The final track finishes with the polite applause of a disappointed audience, and I feel their pain as this could have been so much more.

The Besnard Lakes; Until in Excess, Imperceptible UFO

(Jagjaguwar)

Here we go again. More wan vocals over instantly forgettable acoustic meandering. Rarely has inspiration been so overwhelmed by aspiration. Thankfully the title gave me much food for thought enabling me to ponder, while I waited for it to finally finish, if something imperceptible can be identified.

The only positive is that very, very occasionally the singing reminds me of one of The Beach Boys. Maybe David Marks after a protracted and extremely awkward meeting with Murry Wilson holding a two-by-four.

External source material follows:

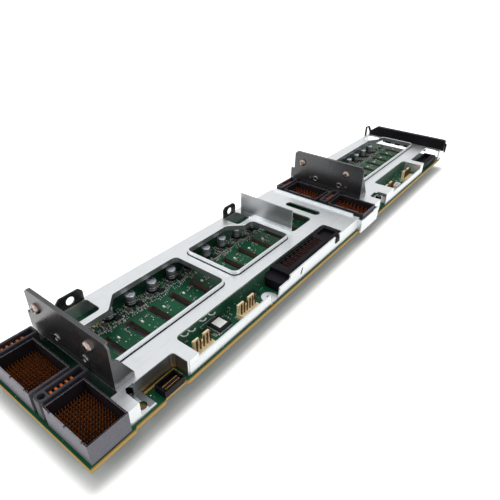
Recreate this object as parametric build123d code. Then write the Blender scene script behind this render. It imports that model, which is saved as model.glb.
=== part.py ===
from build123d import *
import os

# Drive backplane board for a row of small drives standing side by side, in millimetres.
# Places are given from the board's near front corner: X along the board, Y from the front edge to the
# back, Z up from what the board rests on. The last step moves the whole assembly so that its origin is
# at the middle of its underside.

# Circuit board
BOARD_WIDTH = 84.0
BOARD_THICKNESS = 3.2
EDGE_SETBACK = 1.0
HEADER_LAND_LENGTH = 23.5
EDGE_RECESS_START = 42.0
EDGE_RECESS_LENGTH = 15.0
EDGE_RECESS_DEPTH = 1.3

# Drives and the vent slots between them
DRIVE_COUNT = 24
DRIVE_PITCH = 16.4
FIRST_SLOT_X = 49.0
BOARD_PAST_LAST_SLOT = 13.8
SLOT_WIDTH = 5.0
SLOT_FRONT_Y = 27.7
SLOT_REAR_Y = 56.3
SLOT_CORNER = 1.0

# Drive receptacles under the board
RECEPTACLE_LENGTH = 42.6
RECEPTACLE_WIDTH = 5.2
RECEPTACLE_HEIGHT = 8.4
RECEPTACLE_BODY_HEIGHT = 6.0
GUIDE_POST_LENGTH = 4.4
CONTACT_SLOT_WIDTH = 1.8
CONTACT_SLOT_DEPTH = 4.4
SIGNAL_SLOT_LENGTH = 10.6
POWER_SLOT_LENGTH = 18.4
SLOT_END_WALL = 1.2

# Stiffener tray, one bent sheet
SHEET = 1.0
TRAY_HEIGHT = 10.0
TRAY_NEAR_X = 22.6
TRAY_FRONT_Y = 2.0
TRAY_REAR_SETBACK = 1.6
RIM_HEIGHT = 2.6
WINDOW_CORNER = 3.5
# Corners of the windows: three are stepped at the rear, round the ears or the far corner
FIRST_WINDOW = ((34.0, 28.3), (116.8, 28.3), (116.8, 69.0), (67.5, 69.0), (57.5, 59.5), (34.0, 59.5))
SECOND_WINDOW = ((127.0, 28.3), (185.0, 28.3), (185.0, 59.5), (176.0, 59.5), (167.0, 69.0), (127.0, 69.0))
THIRD_WINDOW = ((193.2, 29.3), (219.5, 29.3), (219.5, 75.5), (193.2, 75.5))
FOURTH_WINDOW = ((292.0, 29.3), (427.0, 29.3), (427.0, 62.5), (416.5, 62.5), (406.5, 69.0), (292.0, 69.0))
BAFFLE_X = 192.2
BAFFLE_HEIGHT = 17.0
BAFFLE_FRONT_Y = 30.5
BAFFLE_REAR_Y = 75.5
PAIR_LIP_HEIGHT = 1.6
OBLONG = (225.8, 232.8, 28.8, 58.2)
END_OPENING_LENGTH = 17.6
END_OPENING_SETBACK = 2.6
END_OPENINGS = ((4.6, 15.5), (64.5, 79.0))
FAR_CORNER_LENGTH = 4.2
MID_LIP_Y = (7.0, 80.0)
MID_STRIP_LOW = -2.4
MID_STRIP_HIGH = 8.4
UPSTAND_LENGTH = 43.0
UPSTAND_MIDDLE_Y = 46.3
COMB_HEIGHT = 5.2
COMB_Y = (16.0, 64.0)

# Cut-outs of the tray along its front: start, end and how far back each goes; the last ends at the far corner
FIRST_POCKET = (27.6, 59.5, 13.6)
SECOND_POCKET = (66.0, 217.0, 18.7)
THIRD_POCKET = (283.0, 296.0, 12.0)
FOURTH_POCKET = (311.0, 379.0, 20.4)
LAST_POCKET_X = 386.0
LAST_POCKET_REAR_Y = 15.5
POCKET_CORNER = 3.0
LOW_FLANGE_HEIGHT = 7.0
FOURTH_FLANGE_HEIGHT = 6.0
LATCH_FLANGE_HEIGHT = 4.5
LOW_FLANGE_END_X = 148.0
FLANGE_HOLE_X = 161.5
FLANGE_HOLE_HEIGHT = 6.0
FIRST_WALL_START_X = 34.0
FIRST_CORNER_END_X = 29.6
MID_FOOT_REAR_Y = 15.4

# Ear tabs lanced up from the tray
EARS = ((48.6, 16.4), (184.8, 13.6))
EAR_HEIGHT = 8.4
EAR_CORNER = 2.2
EAR_HOLE_RADIUS = 2.6
EAR_HOLE_ABOVE_TRAY = 3.8
EAR_CUTOUT_ROOM = 0.6
EAR_CUTOUT_FRONT_Y = 66.5
EAR_SETBACK = 2.0

# Feet that carry the tray on the board
CHASSIS_FOOT_X = 32.4
CHASSIS_FOOT_Y = 6.6
CHASSIS_FOOT_REACH = 5.1
NEAR_FOOT_WIDTH = 6.0
CHASSIS_HOLE_RADIUS = 2.1
FOOT_HOLE_RADIUS = 2.65
PAD_FOOT_X = 132.2
PAD_FOOT_Y = 6.6
PAD_FOOT_RADIUS = 4.8
PAD_HOLE_RADIUS = 1.5
TRAY_SCREWS = ((33.5, 16.6), (303.6, 11.4))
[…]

A piece of driftwood bobbing about in a stagnant oxbow lake full of hidden shallows, that dreams of encountering some rapids or a waterfall and eventually getting washed up on beach where there’s a party going on and it might get used as a surf board – hopefully by Dennis Wilson.

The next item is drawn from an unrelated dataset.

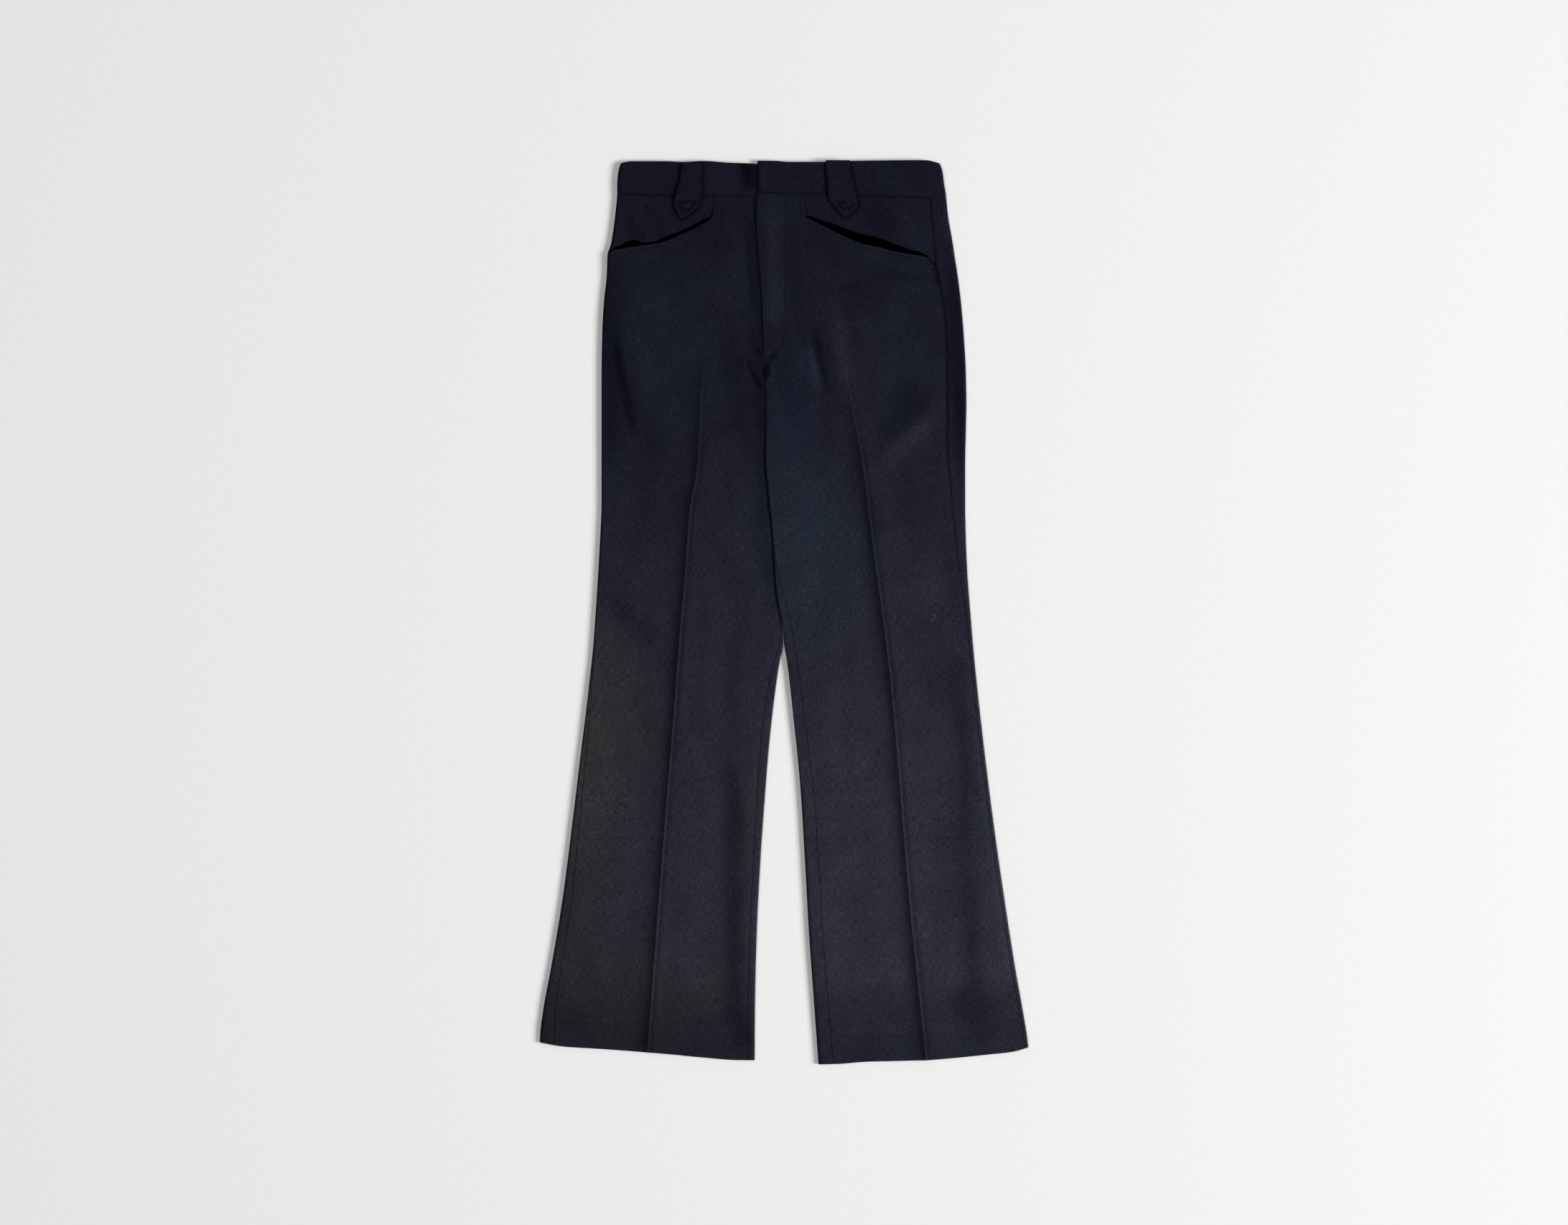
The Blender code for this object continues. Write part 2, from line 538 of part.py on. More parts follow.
def front_columns(ring):
    """Places of a front's columns, close together at its two seams and at the crease."""
    leg = ring.leg
    y = ring.y
    half = 0.5 * SEAM_GAP
    closed = y < FORK_Y + 1.0
    start = leg.outseam(y) + half
    stop = ring.top_length - np.where(closed, leg.inseam(y) + half, 0.0)
    crease_w = leg.inwards * (leg.crease(y) - leg.outer(y))
    crease = crease_w - ring.start + ring.out_arc
    places = [start + step for step in SEAM_SIDE_STEPS]
    before = crease + CREASE_STEPS[0]
    places += [places[-1] + (before - places[-1]) * f for f in OUTSIDE_FRACTIONS]
    places += [crease + step for step in CREASE_STEPS]
    last = [stop - step for step in reversed(SEAM_SIDE_STEPS)]
    places += [places[-1] + (last[0] - places[-1]) * f for f in INSIDE_FRACTIONS]
    return places + last


def back_columns(ring):
    """Places of a back's columns, given from the inner edge, close together round the folds."""
    leg = ring.leg
    y = ring.y
    half = 0.5 * SEAM_GAP
    closed = y < FORK_Y + 1.0
    inseam = np.where(closed, leg.inseam(y) - half, 0.0)
    reach = np.maximum(inseam, LEAST_SEAM - half)
    bend = 0.5 * np.pi * ring.in_radius
    near = np.minimum(bend, 0.67 * reach)
    places = [-inseam, -inseam + (reach - near), -inseam + reach - 0.5 * near, -inseam + reach]
    places += [places[-1] + 0.5 * bend, places[-1] + bend]
    outer = ring.bottom_length
    run = outer - ring.out_arc - places[-1]
    places += [places[-1] + run * f for f in UNDER_FRACTIONS]
    outseam = leg.outseam(y) - half
    near = np.minimum(ring.out_arc, 0.67 * outseam)
    return places + [outer - 0.5 * ring.out_arc, outer, outer + 0.5 * near, outer + near,
                     outer + outseam]


def settle_rows(leg, kind):
    """Heights of the rows and the ring at each point of a panel."""
    columns = front_columns if kind == "front" else back_columns

    def place(y):
        ring = Ring(leg, y, CLOTH)
        found = np.stack([at[:, i] for i, at in enumerate(columns(ring))], axis=1)
        side = ring.upper(found) if kind == "front" else ring.under(found)
        return side[0]

    first = Ring(leg, np.array(ROWS)[:, None] * np.ones((1, 1)), CLOTH)
    return row_heights(leg, kind, len(columns(first)), place)


def walls(leg, y, w, z, normal_w, normal_z, wall, extra=0.0):
    """Outer and inner points of a wall round its middle line, in millimetres."""
    outer = np.stack([leg.x(y, w + 0.5 * wall * normal_w), y, z + 0.5 * wall * normal_z], axis=-1)
    inside = 0.5 * wall + extra
    inner = np.stack([leg.x(y, w - inside * normal_w), y, z - inside * normal_z], axis=-1)
    return outer, inner


def hem_extra(leg, y, x):
    """The hem's second layer, over its own depth."""
    return HEM_EXTRA * ease((leg.hem(x) + HEM_DEPTH + 2.0 - y) / HEM_RAMP)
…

The Ruby Suns; Christopher

(Memphis Industries)

The eighties were a terrible decade, hooligans, riots and miners’ strikes all provoked by she-who-was-always-alone. But desperate times can be the most creative, and this period yielded some of the greatest protest pop ever recorded: Costello, The Specials, Wyatt, The Clash, Russ Abbot’s Atmosphere. Incredibly rich pickings for musical magpies, which beggars the question why The Ruby Suns chose to emulate Orchestral Manoeuvres in the Dark? Especially their cheesy, overly-sentimental synth pop phase which was only suitable for the soundtracks of bittersweet teen comedies featuring, and aimed at, spoilt white brats. Perhaps OMD’s more challenging releases – the underrated Dazzle Ships or the sublime Architecture and Morality – weren’t available in New Zealand.

Christopher is directionless with far too much going on, while the Vangelis-lite crooning is thankfully overwhelmed by the pedestrian ditties. If this sort of insipid electro pop experiences a resurgence I’m doing a MacKenzie. I hope that your editor will look after my whippets.